7 Tips for Beating Writer’s Block

 

Seven tips for beating writer's block.I have a writer friend who stubbornly refuses to accept the notion of writer’s block. I adamantly disagree, though I would divide the condition into two categories—mild and serious writer’s block. I’ve suffered from both. The latter usually requires some soul searching to get to the bottom of it, but for mild cases, I’ve got a few suggestions. If you find yourself in a similar fix, here are seven tips for beating writer’s block.

 

Jump-start your creativity by listening to music. If you’re staring down the center of a blank page, music can evoke memories, set the tone for your internal creator to start working. If you’re in the middle of a story, listening to music from the time period your story is set can be helpful.

Try drawing elements of your story. Draw a map of the town, or sketch your hero’s picture. Some of us are more visual than others, and drawing might reveal the missing elements of the story. No story yet? Take the pressure off by sketching, and it just might free up what’s holding you back from creating something new.

Write a letter to your character, asking questions concerning scenes, plot, or motivation, then jot down your character’s response. That might sound strange, but if you find yourself stuck in the story, focusing on the wants and needs of your character might reveal the next step in your plot.
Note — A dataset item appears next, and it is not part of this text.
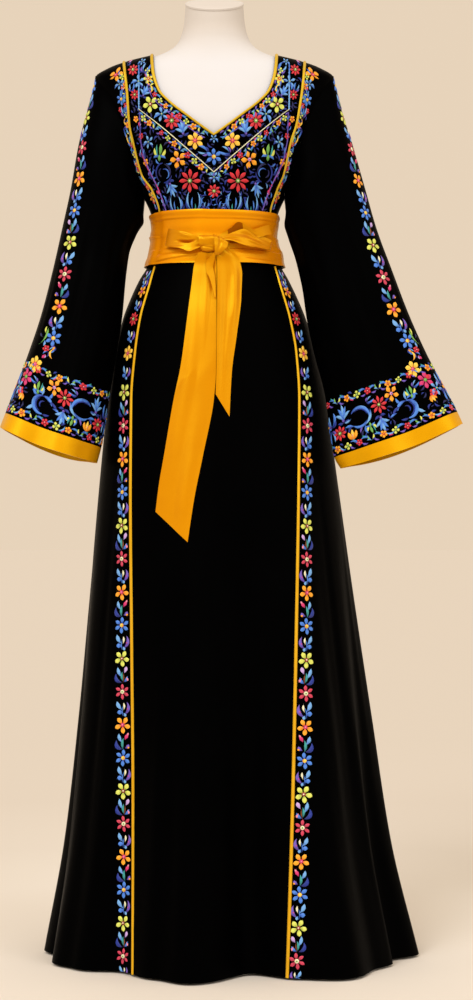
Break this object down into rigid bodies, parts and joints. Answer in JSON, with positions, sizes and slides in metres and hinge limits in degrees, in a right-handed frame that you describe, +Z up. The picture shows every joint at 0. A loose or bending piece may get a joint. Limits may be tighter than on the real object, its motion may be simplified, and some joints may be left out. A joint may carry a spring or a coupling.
{
  "type": "embroidered jalabiya on a dress form",
  "caption": "Full-length black jalabiya with wide sleeves, V neck, yellow satin trim and a bow-tied sash, on a limbless dress form with a round stand.",
  "frame": {"origin": "centre of the flat underside of the stand's round base, on the floor", "axes": "+Z up, -Y towards the front of the garment, +X towards the right as seen from the front"},
  "size_m": [0.72, 0.4626, 1.5205],
  "materials": {
    "black_cloth": "matte",
    "yellow_satin": "satin",
    "form_cover": "matte",
    "stand_metal": "satin"
  },
  "bodies": {
    "root": {"stand_base": "stand_metal", "stand_pole": "stand_metal", "form_body": "form_cover", "form_neck_cap": "form_cover", "bodice_front_centre": "black_cloth", "bodice_side_front_left": "black_cloth", "bodice_side_front_right": "black_cloth", "bodice_back_left": "black_cloth", "bodice_back_right": "black_cloth", "skirt_front_centre": "black_cloth", "skirt_side_front_left": "black_cloth", "skirt_side_front_right": "black_cloth", "skirt_back_left": "black_cloth", "skirt_back_right": "black_cloth", "sleeve_left": "black_cloth", "sleeve_right": "black_cloth", "sleeve_cuff_left": "yellow_satin", "sleeve_cuff_right": "yellow_satin", "neck_binding": "yellow_satin", "bodice_piping_left": "yellow_satin", "bodice_piping_right": "yellow_satin", "skirt_piping_left": "yellow_satin", "skirt_piping_right": "yellow_satin", "sash_band": "yellow_satin", "sash_knot": "yellow_satin", "sash_loop_left": "yellow_satin", "sash_loop_right": "yellow_satin", "sash_strap_tip": "yellow_satin", "sash_tail_left": "yellow_satin", "sash_tail_right": "yellow_satin"}
  },
  "joints": []
}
Create a mind map. Write a word or phrase in the middle of the page, and draw lines out from it as thoughts occur to you. Circle these thoughts, connecting words and phrases to these as well. This exercise can be particularly helpful when pulling together thoughts for a nonfiction piece.
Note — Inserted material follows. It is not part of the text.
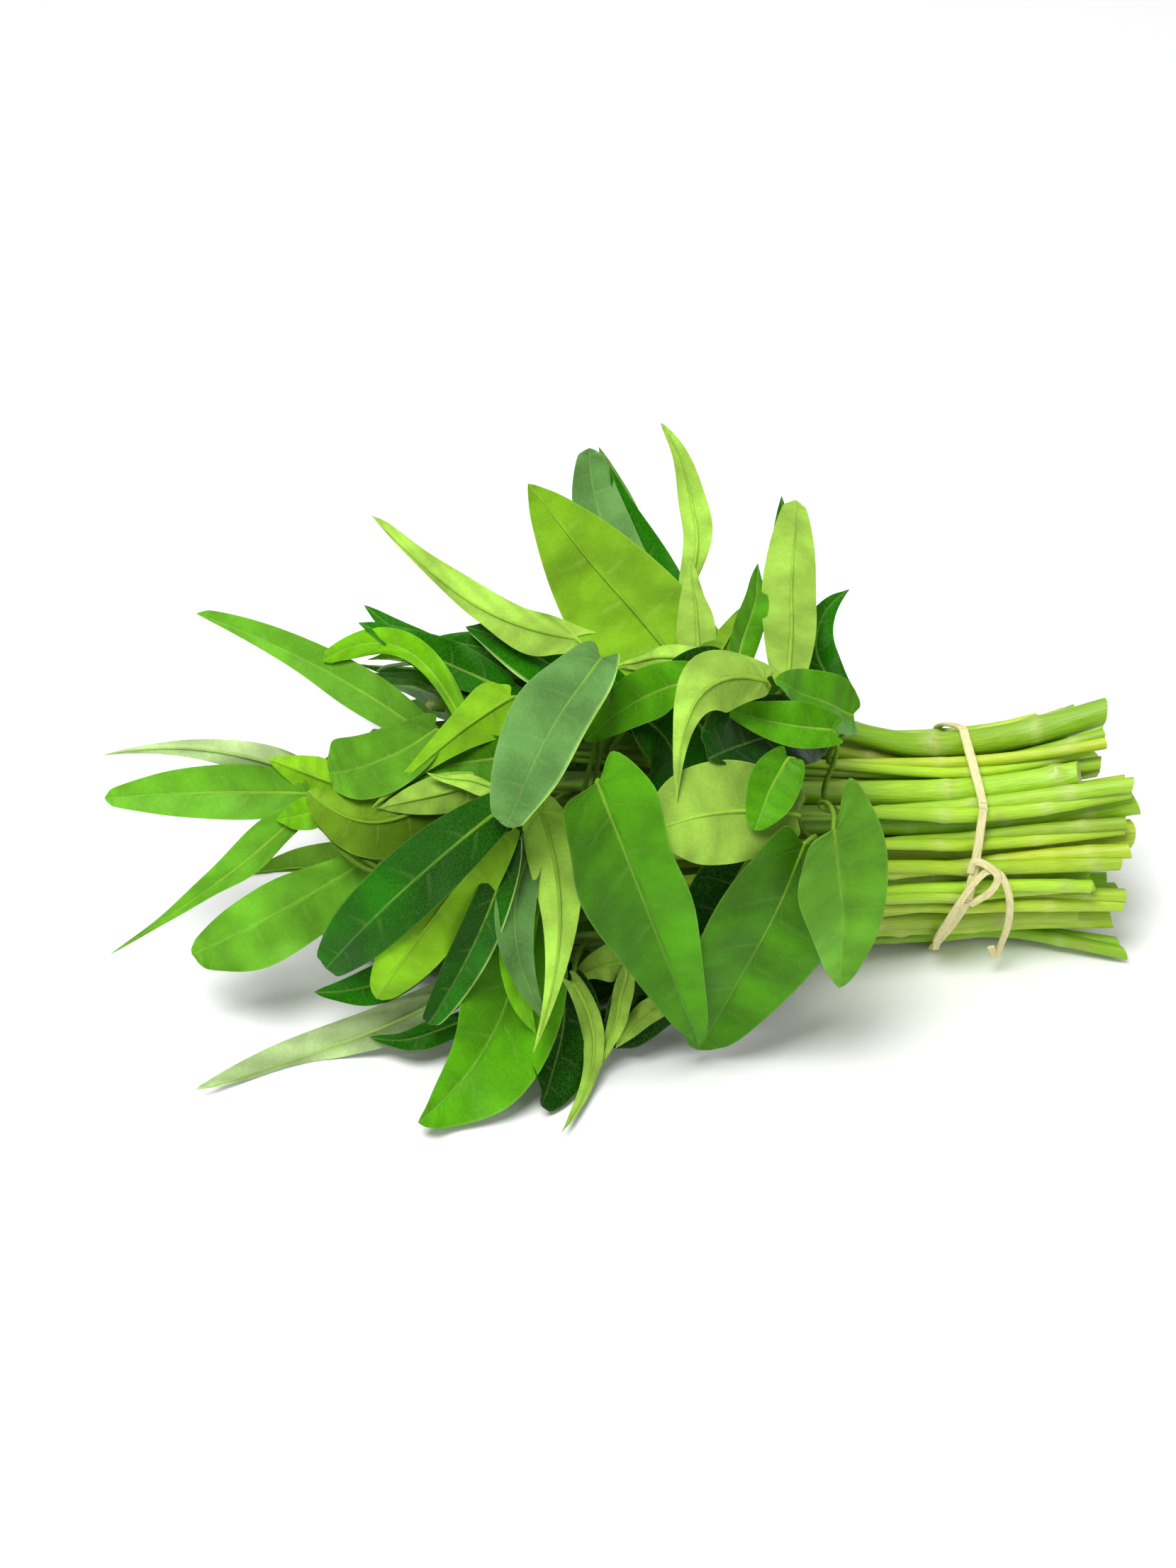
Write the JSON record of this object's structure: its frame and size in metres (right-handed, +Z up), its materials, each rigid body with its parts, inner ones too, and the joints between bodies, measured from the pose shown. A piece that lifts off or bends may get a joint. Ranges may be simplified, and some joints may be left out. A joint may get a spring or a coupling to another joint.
{
  "type": "water spinach bunch",
  "caption": "Bunch of fresh water spinach lying down: leafy stems side by side, held near their cut ends by a knotted strip tie.",
  "frame": {"origin": "middle of the footprint, on the surface that the bunch lies on", "axes": "+X along the stems towards their cut ends, +Z up, -Y towards the side that the picture shows"},
  "size_m": [0.3636, 0.2416, 0.1577],
  "materials": {
    "greens": "satin",
    "strip": "matte"
  },
  "bodies": {
    "root": {"leafy_stem_01": "greens", "leafy_stem_02": "greens", "leafy_stem_03": "greens", "leafy_stem_04": "greens", "leafy_stem_05": "greens", "leafy_stem_06": "greens", "leafy_stem_07": "greens", "leafy_stem_08": "greens", "leafy_stem_09": "greens", "leafy_stem_10": "greens", "leafy_stem_11": "greens", "leafy_stem_12": "greens", "leafy_stem_13": "greens", "leafy_stem_14": "greens", "leafy_stem_15": "greens", "leafy_stem_16": "greens", "leafy_stem_17": "greens", "leafy_stem_18": "greens", "leafy_stem_19": "greens", "leafy_stem_20": "greens", "leafy_stem_21": "greens", "leafy_stem_22": "greens", "leafy_stem_23": "greens", "leafy_stem_24": "greens", "leafy_stem_25": "greens", "leafy_stem_26": "greens", "leafy_stem_27": "greens", "leafy_stem_28": "greens", "leafy_stem_29": "greens", "leafy_stem_30": "greens", "leafy_stem_31": "greens", "leafy_stem_32": "greens", "leafy_stem_33": "greens", "leafy_stem_34": "greens", "leafy_stem_35": "greens", "leafy_stem_36": "greens", "leafy_stem_37": "greens", "leafy_stem_38": "greens", "leafy_stem_39": "greens", "leafy_stem_40": "greens", "leafy_stem_41": "greens", "leafy_stem_42": "greens", "leafy_stem_43": "greens", "leafy_stem_44": "greens", "leafy_stem_45": "greens", "leafy_stem_46": "greens", "leafy_stem_47": "greens", "leafy_stem_48": "greens", "leafy_stem_49": "greens", "leafy_stem_50": "greens", "leafy_stem_51": "greens", "leafy_stem_52": "greens", "leafy_stem_53": "greens", "leafy_stem_54": "greens", "leafy_stem_55": "greens", "leafy_stem_56": "greens", "leafy_stem_57": "greens", "tie": "strip"}
  },
  "joints": []
}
Change your scenery. Write sitting next to a window rather than at your desk. Write with pen and paper at the local diner instead of at your computer. Put something fresh into your writing routine.
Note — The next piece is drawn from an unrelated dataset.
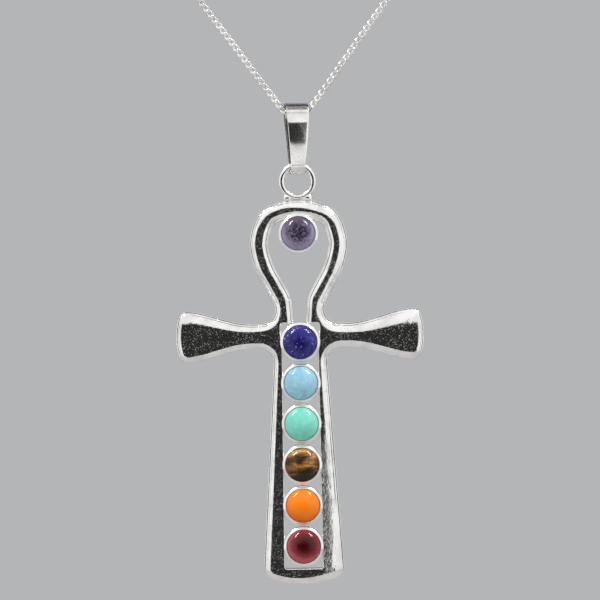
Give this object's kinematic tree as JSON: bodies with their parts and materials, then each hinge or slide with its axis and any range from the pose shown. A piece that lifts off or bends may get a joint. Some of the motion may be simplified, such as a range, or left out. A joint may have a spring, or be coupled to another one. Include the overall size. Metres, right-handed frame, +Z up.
{
  "type": "ankh pendant necklace",
  "caption": "Looped cross pendant with a row of round cabochons down its slotted leg, on a folded bail and a fine closed chain.",
  "frame": {"origin": "middle of the neck that the chain goes round, at the height of its sides", "axes": "+Z up, the pendant's face looks along -Y, +X to the right as seen from the front"},
  "size_m": [0.125, 0.1186, 0.185],
  "materials": {
    "silver": "mirror-polished silver plate",
    "chain_silver": "polished silver plate",
    "stone_violet": "polished, amethyst, grey violet, translucent",
    "stone_deep_blue": "polished, lapis lazuli, deep blue with pale flecks",
    "stone_sky_blue": "polished, pale blue, even",
    "stone_green": "polished, turquoise green, even",
    "stone_tiger_eye": "polished, tiger's eye, brown with gold bands",
    "stone_orange": "polished, orange, even",
    "stone_dark_red": "polished, dark red, even"
  },
  "bodies": {
    "necklace": {"chain": "chain_silver", "clasp": "silver"},
    "bail": {"bail": "silver"},
    "ankh": {"ankh_frame": "silver", "stone_violet": "stone_violet", "stone_deep_blue": "stone_deep_blue", "stone_sky_blue": "stone_sky_blue", "stone_green": "stone_green", "stone_tiger_eye": "stone_tiger_eye", "stone_orange": "stone_orange", "stone_dark_red": "stone_dark_red"}
  },
  "joints": [
    {"name": "bail_swing", "type": "hinge", "parent": "necklace", "child": "bail", "pos_m": [0, -0.062, -0.088], "axis": [0.9877, 0.1564, 0], "range_deg": [-80, 80]},
    {"name": "ankh_swing", "type": "hinge", "parent": "bail", "child": "ankh", "pos_m": [0, -0.062, -0.09725], "axis": [0.9877, 0.1564, 0], "range_deg": [-80, 80]}
  ]
}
Wash the car, take the dog for a walk, fold the laundry. So-called mindless activities can be just the thing to get the right brain up and running. Why? When your conscious mind takes a break, your subconscious keeps working on the problem.

Work through the dry spell. The worst that can happen is the words down on paper aren’t salvageable. Chances are you’ll find a few words you can keep.

Next time you find the blank page taunting you, try these seven tips for beating writer’s block.

Now go pour yourself a cup of coffee and get back to work!